3 Key Investment Trends We Discussed at Financing Wind Europe 2018

 Investment trends were one of the key themes of our 2018 conferences- alongside the PPA boom, the future of offshore and technological advances. You can download the full agenda here. 

For details of upcoming conferences, click here.

Investment

Should we be concerned about the impact of Brexit on wind deals?

As we wrote in a recent blog, the impact on wind power is one of many areas of uncertainty related to Britain’s exit from the European Union.

However, there’s some cause for optimism. The government’s commitment to building new renewable energy projects is unlikely to change, even one Britain leaves the Renewable Energy Directive, which requires that the UK generate 15% of its energy from renewables by 2020.

The country is already on track to meet this commitment – and in any case, the Climate Change Act 2008 is stricter than the RED, so plans to increase reliance on renewables are already enshrined in UK law.

In terms of investment in British wind projects coming from outside the UK, the future looks less rosy.

At present, the UK receives significant sums for energy infrastructure projects from the EU, including billions of euros a year from the European Investment Bank.

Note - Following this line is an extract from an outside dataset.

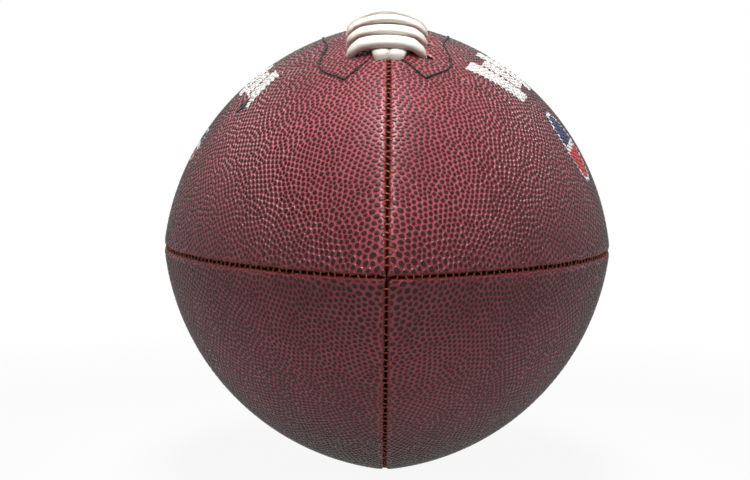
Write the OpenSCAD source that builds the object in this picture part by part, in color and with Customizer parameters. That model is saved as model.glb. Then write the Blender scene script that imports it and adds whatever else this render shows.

The EIB has warned repeatedly of the risk of Brexit over the last 18 months, and it is no surprise that the Luxembourg-based bank’s new contracts with the UK totalled just £1.89bn last year, down from £5.54bn in 2016. Of that £1.89bn figure last year, £377m came in the nine months after Theresa May triggered the Article 50 process that set in motion the UK’s exit from the EU.

Exactly how individual projects will be affected depends on the terms of their investment agreements: projects that have already been granted funding may need to be repaid, if it becomes unlawful for the EU to fund them.

For projects that have been proposed but not yet funded, the impact will depend on the timing of changes to investment criteria, and how desirable the EU funding bodies deem them to be. There will be uncertainty, too, for energy research: funding from the European Research Council and Eight Framework Programme may also be withheld.

In terms of private investment in wind projects in the UK, credit agencies in member states won’t necessarily be put off backing investments – including in the UK’s offshore wind sector – but it does entail extra risk. 

How do strategies need to change in an era of subsidy-free projects? 

As we’ve seen in Poland, changes to government subsidy can pose a major risk to investors.

The Law & Justice Party made punitive changes for wind investors in 2016, significantly reducing Poland’s status as an emerging market.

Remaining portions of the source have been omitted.